───── RECORDS SHOWN

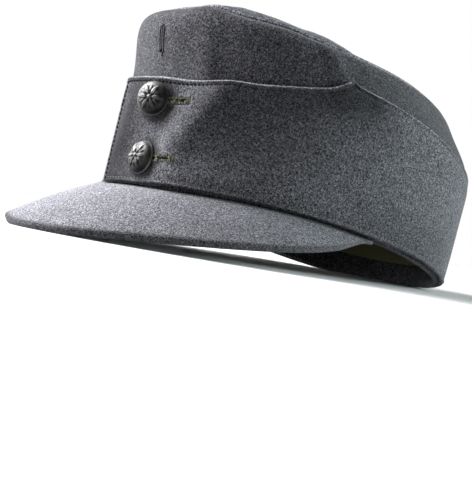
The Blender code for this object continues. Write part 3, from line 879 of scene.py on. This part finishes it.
# Visor: a stiff board with the cloth drawn over its edge and under it
brim = {"columns": 150, "topRows": 26, "underRows": 14, "cornerSteps": 3, "edgeRadius": 0.0010,
        "edgeShare": 0.4, "below": 0.0003, "leastRun": 0.0004, "wave": 0.00025, "waveSize": 0.03,
        "topTone": 0.95, "litFrontTone": 2.65, "litTurn": -42.0, "litReach": 1.15,
        "edgeShadeTone": 0.55, "edgeStart": 0.0002, "edgeFade": 0.0008,
        "rootShadeTone": 0.06, "rootShadeWidth": 0.0017, "rootShadeFade": 0.0007}


def visorRoot(turn, inset):
    return ring(rim, turn, inset, wallBottom(turn) - brim["below"])


def visorEdgeAt(turn):
    root = visorRoot(turn, 0)
    end = visorRoot(visor["endAngle"], 0)
    front = visorRoot(0, 0)
    polar = math.atan2(root.x, -root.y)
    share = abs(polar) / math.atan2(end.x, -end.y)
    reach = readCurve(visorEdge, share, 1) * (visor["frontReach"] + front.y - visor["tip"]) + visor["tip"]
    drop = readCurve(visorEdge, share, 2) * (visor["frontDrop"] + front.z)
    outwards = Vector((math.sin(polar), -math.cos(polar), 0))
    return root + outwards * reach - Vector((0, 0, drop))


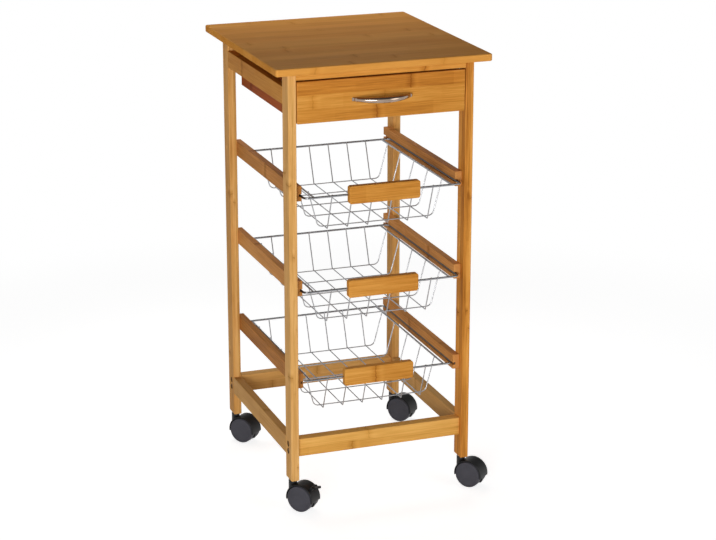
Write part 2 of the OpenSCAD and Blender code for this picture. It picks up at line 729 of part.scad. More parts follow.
// Casters, drawn around their stem with the axle towards +X, then turned
module caster_at(sx, sy) {
    placed() translate([sx * leg_cx, sy * leg_cy, 0]) rotate([0, 0, caster_turn]) children();
}
module about_axle(r, half, fine = 72) {
    translate([trail, 0, wheel_r]) rotate([90, 0, 0]) cylinder(r = r, h = 2 * half, center = true, $fn = fine);
}
module caster_stems() {
    color(zinc) placed() for (sx = [-1, 1])
        for (sy = [-1, 1])
            translate([sx * leg_cx, sy * leg_cy, 0]) union() {
                bar_z([0, 0, stem_low], stem_d / 2, leg_end_z + stem_in - stem_low);
                bar_z([0, 0, leg_end_z - flange_t], 6.4, flange_t);
            }
}
module hood_shape(lever) {
    difference() {
        union() {
            difference() {
                union() {
                    intersection() {
                        about_axle(hood_r, hood_half);
                        block([-far, -far, wheel_r - 4], [far, far, far]);
                    }
                    intersection() {
                        bar_z([0, 0, wheel_r], neck_r, neck_top - wheel_r);
                        block([-far, -far, wheel_r + 10], [far, far, far]);
                    }
                    if (lever)
                        for (sy = [-1, 1])
                            translate([pivot_x, sy * (lever_half + 0.4 + 1.1), pivot_z]) {
                                rotate([90, 0, 0]) cylinder(r = 3, h = 2.2, center = true);
                                rotate([0, 90 - pivot_a, 0]) translate([-3, -1.1, -6]) cube([6, 2.2, 6]);
                            }
                }
                about_axle(hood_in_r, hood_half + 1);
            }
            difference() {
                about_axle(hood_in_r + hood_t / 2, web_t / 2);
                block([-far, -far, -5], [far, far, wheel_r * 0.36]);
            }
        }
        bar_z([0, 0, stem_low - 0.3], stem_d / 2 + turn_fit, far);
        about_axle(axle_d / 2, web_t);
        if (lever) {
            translate([pivot_x, 0, pivot_z]) rotate([90, 0, 0])
                cylinder(r = 1.5 + turn_fit, h = 2 * lever_half + 10, center = true);
            translate([pivot_x, 0, pivot_z]) rotate([90, 0, 0])
                cylinder(r = 3.2, h = 2 * lever_half + 0.8, center = true);
        }
    }
}
module caster_hood(sx, sy, lever = false) {
    color(black) caster_at(sx, sy) hood_shape(lever);
}
module caster_wheels(sx, sy) {
    inner = web_t / 2 + 0.5;
    outer = wheel_span / 2;
    color(grey) caster_at(sx, sy) for (s = [-1, 1])
        translate([trail, 0, wheel_r]) rotate([-s * 90, 0, 0]) difference() {
            bar_z([0, 0, inner], wheel_r, outer - inner, $fn = 72);
            bar_z([0, 0, inner - 1], axle_d / 2 + turn_fit, bore_end - inner + 1);
            bar_z([0, 0, outer - face_dip], wheel_r - 3.5, 1, $fn = 72);
        }
}
module caster_axle(sx, sy) {
    color(steel) caster_at(sx, sy) about_axle(axle_d / 2, bore_end - 0.3, 36);
}
module caster_hood_front_left() { caster_hood(-1, -1, lever = true); }
module caster_hood_front_right() { caster_hood(1, -1); }
module caster_hood_rear_left() { caster_hood(-1, 1); }
module caster_hood_rear_right() { caster_hood(1, 1); }
module caster_wheels_front_left() { caster_wheels(-1, -1); }
module caster_wheels_front_right() { caster_wheels(1, -1); }
module caster_wheels_rear_left() { caster_wheels(-1, 1); }
module caster_wheels_rear_right() { caster_wheels(1, 1); }
module caster_axle_front_left() { caster_axle(-1, -1); }
module caster_axle_front_right() { caster_axle(1, -1); }
module caster_axle_rear_left() { caster_axle(-1, 1); }
module caster_axle_rear_right() { caster_axle(1, 1); }

module brake_lever() {
    color(black) caster_at(-1, -1) translate([pivot_x, 0, pivot_z]) union() {
        rotate([90, 0, 0]) cylinder(r = 2.7, h = 2 * lever_half, center = true);
        rotate([90, 0, 0]) cylinder(r = 1.5, h = 2 * lever_half + 4.8, center = true);
        rotate([0, -14, 0]) translate([1.9, 0.5 - lever_half, -1.4])
            cube([tab_l - 1.9, 2 * lever_half - 1, 2.8]);
        rotate([0, -14, 0]) translate([tab_l, 0, -1.4]) cylinder(r = lever_half * 0.5, h = 2.8);
    }
}

tabletop();
leg_front_left();
leg_front_right();
leg_rear_left();
leg_rear_right();
side_apron_left();
side_apron_right();
rear_apron();
top_front_rail();
lower_side_rail_left();
lower_side_rail_right();
lower_front_rail();
lower_rear_rail();
basket_rail_upper_left();
basket_rail_upper_right();
basket_rail_middle_left();
basket_rail_middle_right();
basket_rail_lower_left();
basket_rail_lower_right();
drawer_runner_left();
drawer_runner_right();
frame_bolts();
barrel_nuts();
frame_dowels();
rail_screws();
top_screws();
caster_stems();
drawer_front();
drawer_side_left();
drawer_side_right();
drawer_back();
drawer_bottom();
drawer_pull();
pull_screws();
basket_rim_upper();
basket_wires_upper();
basket_handle_upper();
handle_screws_upper();
basket_rim_middle();
basket_wires_middle();
basket_handle_middle();
handle_screws_middle();
basket_rim_lower();
basket_wires_lower();
basket_handle_lower();
handle_screws_lower();
caster_hood_front_left();
caster_wheels_front_left();
caster_axle_front_left();
caster_hood_front_right();
caster_wheels_front_right();
caster_axle_front_right();
caster_hood_rear_left();
caster_wheels_rear_left();
caster_axle_rear_left();
caster_hood_rear_right();
caster_wheels_rear_right();
caster_axle_rear_right();
brake_lever();
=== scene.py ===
"""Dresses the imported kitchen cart: bamboo boards, wire baskets, a bow pull and twin-wheel casters."""
import logging
import math
from collections.abc import Callable
from dataclasses import dataclass, field
from enum import Enum

import bmesh
import bpy
from mathutils import Matrix, Vector


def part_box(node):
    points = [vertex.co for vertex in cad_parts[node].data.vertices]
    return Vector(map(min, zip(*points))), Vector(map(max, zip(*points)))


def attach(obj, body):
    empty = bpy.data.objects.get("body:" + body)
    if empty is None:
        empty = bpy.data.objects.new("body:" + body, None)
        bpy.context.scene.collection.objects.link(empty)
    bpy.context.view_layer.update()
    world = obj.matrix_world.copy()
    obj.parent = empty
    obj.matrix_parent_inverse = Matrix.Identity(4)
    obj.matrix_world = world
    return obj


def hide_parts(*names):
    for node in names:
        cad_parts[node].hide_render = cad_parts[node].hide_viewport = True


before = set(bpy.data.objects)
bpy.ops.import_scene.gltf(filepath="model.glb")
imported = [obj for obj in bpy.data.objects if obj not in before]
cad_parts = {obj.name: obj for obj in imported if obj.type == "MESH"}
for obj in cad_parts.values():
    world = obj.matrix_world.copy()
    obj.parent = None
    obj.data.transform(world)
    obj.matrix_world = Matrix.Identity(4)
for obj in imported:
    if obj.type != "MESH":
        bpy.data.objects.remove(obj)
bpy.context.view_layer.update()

Colour = tuple[float, float, float]
Spot = tuple[float, float, float]
Profile = list[tuple[float, float]]
Aims = list[tuple[Vector, Vector]]
Socket = bpy.types.NodeSocket
Piece = bpy.types.Object
Paint = bpy.types.Material

LOG = logging.getLogger("kitchen_cart")
MM = 0.001
ORIGIN, RIGHT, BACK, UP = Vector((0, 0, 0)), Vector((1, 0, 0)), Vector((0, 1, 0)), Vector((0, 0, 1))
WHITE = (1.0, 1.0, 1.0, 1.0)
SIDES = ("left", "right")
# Signs of X and Y at each leg
CORNERS = {"front_left": (-1, -1), "front_right": (1, -1), "rear_left": (-1, 1), "rear_right": (1, 1)}
# Height of each basket's rim
RIM_Z = {"upper": 544.0, "middle": 383.0, "lower": 222.0}
# Middle between the front and the rear legs
MIDDLE_Y = 2.5
# Distance of the legs' bolts from that middle, and their two heights
BOLT_Y = 163.5
BOLT_Z = (102.0, 115.0)


class Axis(Enum):
    """One of the row frame's directions."""

    X = 0
    Y = 1
    Z = 2

    def others(self) -> tuple[int, int]:
        """The two other directions, in order."""
        first, second = [i for i in range(3) if i != self.value]
        return first, second


class Slot(Enum):
    """The record's material slots."""

    BAMBOO = "bamboo"
    BROWN = "bamboo_brown"
    BEECH = "beech"
    PLYWOOD = "plywood"
    WIRE = "wire_chrome"
    PULL = "satin_chrome"
    ZINC = "zinc_steel"
    BLACK = "black_plastic"
    WHEEL = "wheel_plastic"


# Node trees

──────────

# WORK TO BE COMPLETED
Above are some lines. Repeat exactly, and only, those from the line that has "top_screws();" through the line that has "if empty is".

# EXPECTED OUTPUT
top_screws();
caster_stems();
drawer_front();
drawer_side_left();
drawer_side_right();
drawer_back();
drawer_bottom();
drawer_pull();
pull_screws();
basket_rim_upper();
basket_wires_upper();
basket_handle_upper();
handle_screws_upper();
basket_rim_middle();
basket_wires_middle();
basket_handle_middle();
handle_screws_middle();
basket_rim_lower();
basket_wires_lower();
basket_handle_lower();
handle_screws_lower();
caster_hood_front_left();
caster_wheels_front_left();
caster_axle_front_left();
caster_hood_front_right();
caster_wheels_front_right();
caster_axle_front_right();
caster_hood_rear_left();
caster_wheels_rear_left();
caster_axle_rear_left();
caster_hood_rear_right();
caster_wheels_rear_right();
caster_axle_rear_right();
brake_lever();
=== scene.py ===
"""Dresses the imported kitchen cart: bamboo boards, wire baskets, a bow pull and twin-wheel casters."""
import logging
import math
from collections.abc import Callable
from dataclasses import dataclass, field
from enum import Enum

import bmesh
import bpy
from mathutils import Matrix, Vector


def part_box(node):
    points = [vertex.co for vertex in cad_parts[node].data.vertices]
    return Vector(map(min, zip(*points))), Vector(map(max, zip(*points)))


def attach(obj, body):
    empty = bpy.data.objects.get("body:" + body)
    if empty is None:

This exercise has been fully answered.